##### INPUT ROWS #####
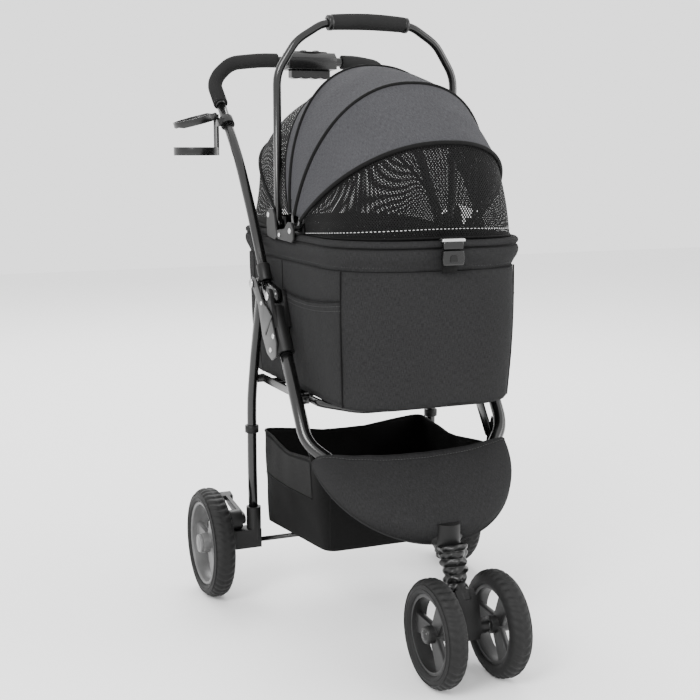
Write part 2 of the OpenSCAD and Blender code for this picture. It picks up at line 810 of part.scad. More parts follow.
#####
##### INPUT ROWS #####
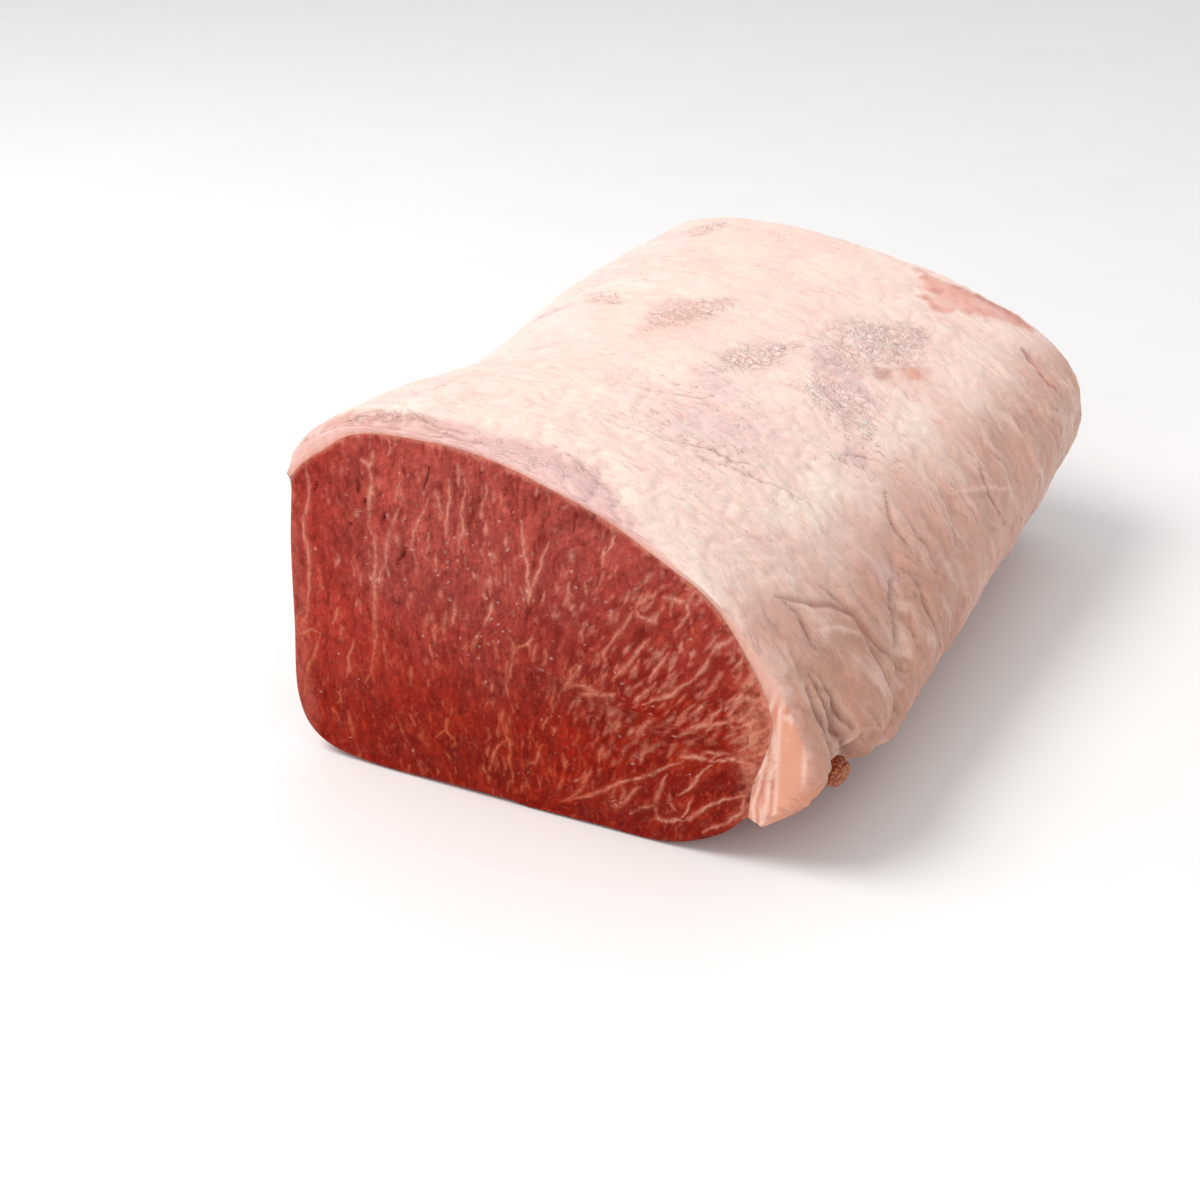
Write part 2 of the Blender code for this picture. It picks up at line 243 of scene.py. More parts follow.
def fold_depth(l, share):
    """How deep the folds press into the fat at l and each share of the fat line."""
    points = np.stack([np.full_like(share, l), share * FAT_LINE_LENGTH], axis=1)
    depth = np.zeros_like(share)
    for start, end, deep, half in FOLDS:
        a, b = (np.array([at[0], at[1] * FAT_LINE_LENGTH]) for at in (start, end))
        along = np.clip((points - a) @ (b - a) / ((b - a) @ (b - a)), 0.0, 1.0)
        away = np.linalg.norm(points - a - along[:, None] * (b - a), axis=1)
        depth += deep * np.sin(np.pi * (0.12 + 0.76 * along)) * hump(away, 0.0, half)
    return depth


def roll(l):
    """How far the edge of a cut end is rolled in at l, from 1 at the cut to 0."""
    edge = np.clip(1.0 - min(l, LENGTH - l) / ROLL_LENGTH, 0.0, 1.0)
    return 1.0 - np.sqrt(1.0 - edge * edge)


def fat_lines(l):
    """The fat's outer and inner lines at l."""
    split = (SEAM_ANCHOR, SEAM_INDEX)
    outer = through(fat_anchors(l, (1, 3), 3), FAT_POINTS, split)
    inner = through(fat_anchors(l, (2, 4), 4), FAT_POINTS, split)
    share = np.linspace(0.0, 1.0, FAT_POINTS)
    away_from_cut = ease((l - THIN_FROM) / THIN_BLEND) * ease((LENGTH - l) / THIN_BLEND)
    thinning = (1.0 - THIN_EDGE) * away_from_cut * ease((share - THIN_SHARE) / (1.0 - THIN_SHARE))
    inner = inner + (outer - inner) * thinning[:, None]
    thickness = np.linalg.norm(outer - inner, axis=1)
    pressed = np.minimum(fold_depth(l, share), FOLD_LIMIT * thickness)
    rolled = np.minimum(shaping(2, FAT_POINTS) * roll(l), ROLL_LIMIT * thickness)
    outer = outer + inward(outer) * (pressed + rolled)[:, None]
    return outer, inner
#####
Only the lines from the line with "Write part 2 of the Blender" to the line with "return 1.0 - np.sqrt(1.0 - edge * edge)", inclusive, are to be printed, exactly as they appear.

## RESPONSE TO THIS EXERCISE
Write part 2 of the Blender code for this picture. It picks up at line 243 of scene.py. More parts follow.
def fold_depth(l, share):
    """How deep the folds press into the fat at l and each share of the fat line."""
    points = np.stack([np.full_like(share, l), share * FAT_LINE_LENGTH], axis=1)
    depth = np.zeros_like(share)
    for start, end, deep, half in FOLDS:
        a, b = (np.array([at[0], at[1] * FAT_LINE_LENGTH]) for at in (start, end))
        along = np.clip((points - a) @ (b - a) / ((b - a) @ (b - a)), 0.0, 1.0)
        away = np.linalg.norm(points - a - along[:, None] * (b - a), axis=1)
        depth += deep * np.sin(np.pi * (0.12 + 0.76 * along)) * hump(away, 0.0, half)
    return depth


def roll(l):
    """How far the edge of a cut end is rolled in at l, from 1 at the cut to 0."""
    edge = np.clip(1.0 - min(l, LENGTH - l) / ROLL_LENGTH, 0.0, 1.0)
    return 1.0 - np.sqrt(1.0 - edge * edge)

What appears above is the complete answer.